> _DIRECTION_: Produce the listing below again, exactly as shown.

⁂

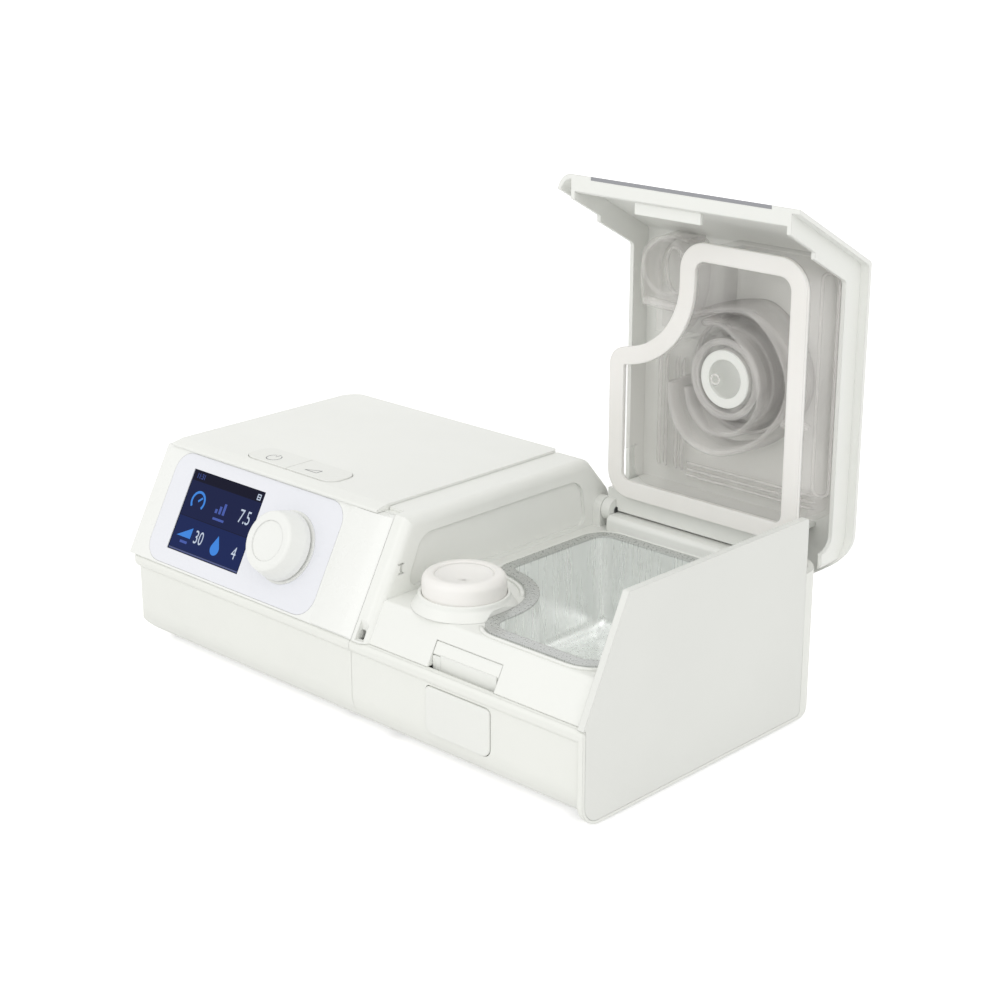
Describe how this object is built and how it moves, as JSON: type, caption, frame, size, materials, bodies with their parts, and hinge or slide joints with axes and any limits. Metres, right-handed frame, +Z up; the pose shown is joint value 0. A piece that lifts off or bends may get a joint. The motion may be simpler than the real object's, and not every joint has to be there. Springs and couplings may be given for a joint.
{
  "type": "bilevel pap machine",
  "caption": "Home breathing machine with a sloped screen and knob panel, keys on top, and a side humidifier with a steel tank under a hinged lid.",
  "frame": {"origin": "middle of the closed body's footprint, on the surface that the rubber feet stand on", "axes": "+X along the front from the blower module to the humidifier, +Y from the front to the rear, +Z up"},
  "size_m": [0.265, 0.1703, 0.2089],
  "materials": {
    "shell_white": "satin",
    "base_white": "fine matt",
    "bezel_white": "gloss",
    "faceplate_white": "smooth printed film",
    "screen_glass": "gloss",
    "key_white": "fine matt",
    "knob_white": "satin",
    "inlay_grey": "satin",
    "clear_plastic": "clear, polished",
    "silicone": "milky translucent",
    "steel": "drawn and brushed",
    "screw_steel": "plain",
    "heater_metal": "plain",
    "inner_plastic": "fine matt",
    "blower_plastic": "fine matt",
    "circuit_board": "solder mask",
    "black_plastic": "fine matt",
    "rubber_grey": "matt",
    "foam_grey": "open foam",
    "filter_white": "fibre",
    "magnet": "plain",
    "copper": "enamelled wire"
  },
  "bodies": {
    "machine": {"blower_base": "base_white", "humidifier_base": "base_white", "end_panel": "base_white", "rubber_feet": "rubber_grey", "base_screws": "screw_steel", "upper_housing": "shell_white", "front_bezel": "bezel_white", "faceplate": "faceplate_white", "display_window": "screen_glass", "lcd_module": "black_plastic", "control_board": "circuit_board", "lcd_spacers": "inner_plastic", "rotary_encoder": "inner_plastic", "knob_ring": "silicone", "top_cover": "shell_white", "key_board": "circuit_board", "key_switches": "black_plastic", "key_board_screws": "screw_steel", "blower_lower_case": "blower_plastic", "blower_upper_case": "blower_plastic", "blower_mounts": "rubber_grey", "blower_screws": "screw_steel", "motor_can": "heater_metal", "motor_bearings": "screw_steel", "motor_stator": "copper", "air_duct": "blower_plastic", "inlet_silencer": "inner_plastic", "silencer_foam": "foam_grey", "inlet_seal": "silicone", "main_board": "circuit_board", "board_screws": "screw_steel", "power_inlet": "black_plastic", "board_components": "black_plastic", "humidifier_liner": "shell_white", "connector_collar": "shell_white", "connector_seal": "silicone", "heater_plate": "heater_metal", "heater_carrier": "inner_plastic", "heater_insulator": "foam_grey", "latch_springs": "screw_steel", "hinge_pins": "screw_steel"},
    "lid": {"lid_shell": "shell_white", "lid_inlay": "inlay_grey", "lid_inner": "clear_plastic", "lid_gasket": "silicone", "lid_catch": "shell_white", "outlet_port": "shell_white"},
    "tank": {"water_tank": "steel"},
    "release": {"release_button": "key_white", "latch_slider": "shell_white"},
    "start_key": {"start_stop_key": "key_white"},
    "ramp_key_body": {"ramp_key": "key_white"},
    "knob_plunger": {"encoder_plunger": "screw_steel"},
    "knob_body": {"knob": "knob_white", "encoder_shaft": "screw_steel"},
    "rotor": {"impeller": "blower_plastic", "motor_shaft": "screw_steel", "motor_rotor": "magnet"},
    "filter": {"filter_cover": "shell_white", "air_filter": "filter_white"}
  },
  "joints": [
    {"name": "lid_hinge", "type": "hinge", "parent": "machine", "child": "lid", "pos_m": [0.073, 0.0654, 0.0632], "axis": [1, 0, 0], "range_deg": [0, 90]},
    {"name": "tank_lift", "type": "slide", "parent": "machine", "child": "tank", "axis": [0, 0, -1], "range_m": [-0.08, 0]},
    {"name": "release_press", "type": "slide", "parent": "machine", "child": "release", "axis": [0, 1, 0], "range_m": [0, 0.0025], "stiffness_N_per_m": 700, "springref_m": -0.001, "deforming": ["latch_springs"]},
    {"name": "start_key_press", "type": "slide", "parent": "machine", "child": "start_key", "axis": [0, 0, -1], "range_m": [0, 0.0005], "stiffness_N_per_m": 900, "springref_m": -0.0004},
    {"name": "ramp_key_press", "type": "slide", "parent": "machine", "child": "ramp_key_body", "axis": [0, 0, -1], "range_m": [0, 0.0005], "stiffness_N_per_m": 900, "springref_m": -0.0004},
    {"name": "knob_press", "type": "slide", "parent": "machine", "child": "knob_plunger", "axis": [0, 0.8763, -0.4818], "range_m": [0, 0.0005], "stiffness_N_per_m": 1200, "springref_m": -0.0006},
    {"name": "knob_turn", "type": "hinge", "parent": "knob_plunger", "child": "knob_body", "pos_m": [-0.0396, -0.06062, 0.06232], "axis": [0, -0.8763, 0.4818], "continuous": true},
    {"name": "rotor_spin", "type": "hinge", "parent": "machine", "child": "rotor", "pos_m": [-0.0705, 0.011, 0.03], "axis": [0, 0, 1], "continuous": true},
    {"name": "filter_pull", "type": "slide", "parent": "machine", "child": "filter", "axis": [0, 1, 0], "range_m": [0, 0.03]}
  ]
}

⁂

> _RESPONSE BELOW_:
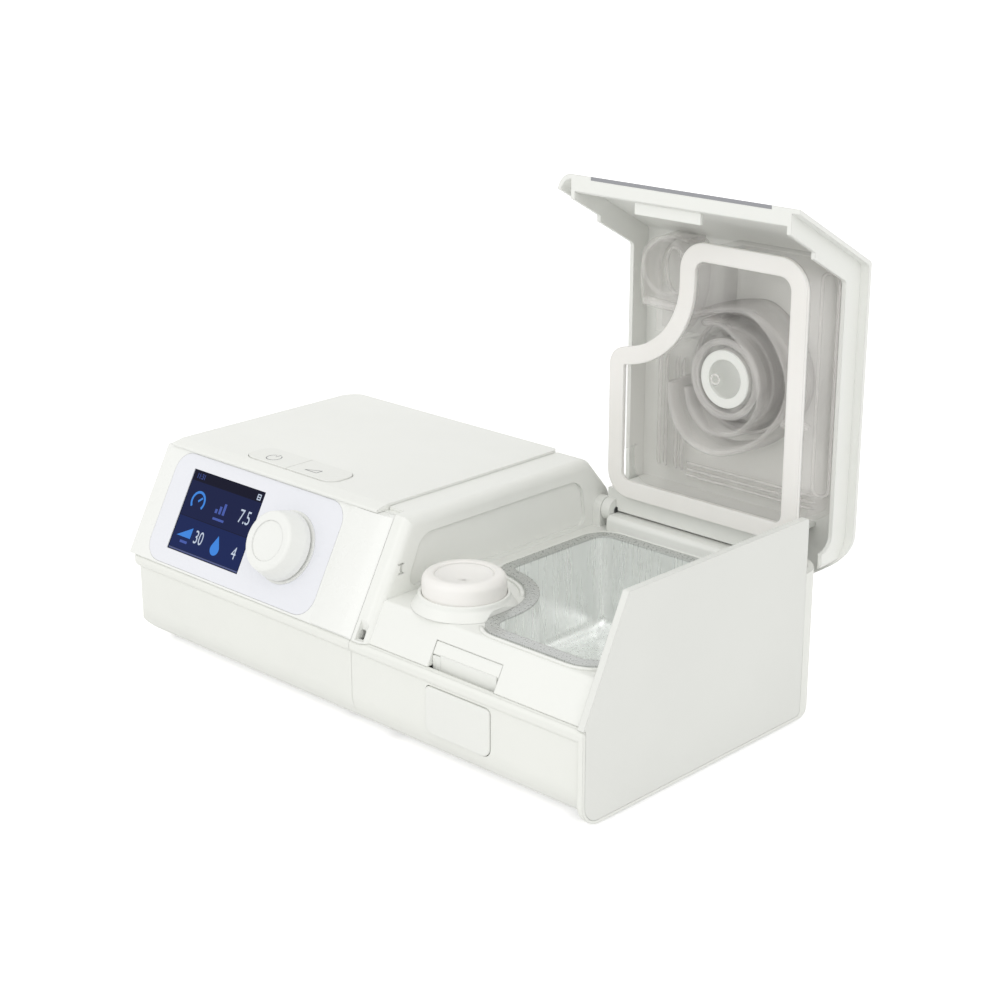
Describe how this object is built and how it moves, as JSON: type, caption, frame, size, materials, bodies with their parts, and hinge or slide joints with axes and any limits. Metres, right-handed frame, +Z up; the pose shown is joint value 0. A piece that lifts off or bends may get a joint. The motion may be simpler than the real object's, and not every joint has to be there. Springs and couplings may be given for a joint.
{
  "type": "bilevel pap machine",
  "caption": "Home breathing machine with a sloped screen and knob panel, keys on top, and a side humidifier with a steel tank under a hinged lid.",
  "frame": {"origin": "middle of the closed body's footprint, on the surface that the rubber feet stand on", "axes": "+X along the front from the blower module to the humidifier, +Y from the front to the rear, +Z up"},
  "size_m": [0.265, 0.1703, 0.2089],
  "materials": {
    "shell_white": "satin",
    "base_white": "fine matt",
    "bezel_white": "gloss",
    "faceplate_white": "smooth printed film",
    "screen_glass": "gloss",
    "key_white": "fine matt",
    "knob_white": "satin",
    "inlay_grey": "satin",
    "clear_plastic": "clear, polished",
    "silicone": "milky translucent",
    "steel": "drawn and brushed",
    "screw_steel": "plain",
    "heater_metal": "plain",
    "inner_plastic": "fine matt",
    "blower_plastic": "fine matt",
    "circuit_board": "solder mask",
    "black_plastic": "fine matt",
    "rubber_grey": "matt",
    "foam_grey": "open foam",
    "filter_white": "fibre",
    "magnet": "plain",
    "copper": "enamelled wire"
  },
  "bodies": {
    "machine": {"blower_base": "base_white", "humidifier_base": "base_white", "end_panel": "base_white", "rubber_feet": "rubber_grey", "base_screws": "screw_steel", "upper_housing": "shell_white", "front_bezel": "bezel_white", "faceplate": "faceplate_white", "display_window": "screen_glass", "lcd_module": "black_plastic", "control_board": "circuit_board", "lcd_spacers": "inner_plastic", "rotary_encoder": "inner_plastic", "knob_ring": "silicone", "top_cover": "shell_white", "key_board": "circuit_board", "key_switches": "black_plastic", "key_board_screws": "screw_steel", "blower_lower_case": "blower_plastic", "blower_upper_case": "blower_plastic", "blower_mounts": "rubber_grey", "blower_screws": "screw_steel", "motor_can": "heater_metal", "motor_bearings": "screw_steel", "motor_stator": "copper", "air_duct": "blower_plastic", "inlet_silencer": "inner_plastic", "silencer_foam": "foam_grey", "inlet_seal": "silicone", "main_board": "circuit_board", "board_screws": "screw_steel", "power_inlet": "black_plastic", "board_components": "black_plastic", "humidifier_liner": "shell_white", "connector_collar": "shell_white", "connector_seal": "silicone", "heater_plate": "heater_metal", "heater_carrier": "inner_plastic", "heater_insulator": "foam_grey", "latch_springs": "screw_steel", "hinge_pins": "screw_steel"},
    "lid": {"lid_shell": "shell_white", "lid_inlay": "inlay_grey", "lid_inner": "clear_plastic", "lid_gasket": "silicone", "lid_catch": "shell_white", "outlet_port": "shell_white"},
    "tank": {"water_tank": "steel"},
    "release": {"release_button": "key_white", "latch_slider": "shell_white"},
    "start_key": {"start_stop_key": "key_white"},
    "ramp_key_body": {"ramp_key": "key_white"},
    "knob_plunger": {"encoder_plunger": "screw_steel"},
    "knob_body": {"knob": "knob_white", "encoder_shaft": "screw_steel"},
    "rotor": {"impeller": "blower_plastic", "motor_shaft": "screw_steel", "motor_rotor": "magnet"},
    "filter": {"filter_cover": "shell_white", "air_filter": "filter_white"}
  },
  "joints": [
    {"name": "lid_hinge", "type": "hinge", "parent": "machine", "child": "lid", "pos_m": [0.073, 0.0654, 0.0632], "axis": [1, 0, 0], "range_deg": [0, 90]},
    {"name": "tank_lift", "type": "slide", "parent": "machine", "child": "tank", "axis": [0, 0, -1], "range_m": [-0.08, 0]},
    {"name": "release_press", "type": "slide", "parent": "machine", "child": "release", "axis": [0, 1, 0], "range_m": [0, 0.0025], "stiffness_N_per_m": 700, "springref_m": -0.001, "deforming": ["latch_springs"]},
    {"name": "start_key_press", "type": "slide", "parent": "machine", "child": "start_key", "axis": [0, 0, -1], "range_m": [0, 0.0005], "stiffness_N_per_m": 900, "springref_m": -0.0004},
    {"name": "ramp_key_press", "type": "slide", "parent": "machine", "child": "ramp_key_body", "axis": [0, 0, -1], "range_m": [0, 0.0005], "stiffness_N_per_m": 900, "springref_m": -0.0004},
    {"name": "knob_press", "type": "slide", "parent": "machine", "child": "knob_plunger", "axis": [0, 0.8763, -0.4818], "range_m": [0, 0.0005], "stiffness_N_per_m": 1200, "springref_m": -0.0006},
    {"name": "knob_turn", "type": "hinge", "parent": "knob_plunger", "child": "knob_body", "pos_m": [-0.0396, -0.06062, 0.06232], "axis": [0, -0.8763, 0.4818], "continuous": true},
    {"name": "rotor_spin", "type": "hinge", "parent": "machine", "child": "rotor", "pos_m": [-0.0705, 0.011, 0.03], "axis": [0, 0, 1], "continuous": true},
    {"name": "filter_pull", "type": "slide", "parent": "machine", "child": "filter", "axis": [0, 1, 0], "range_m": [0, 0.03]}
  ]
}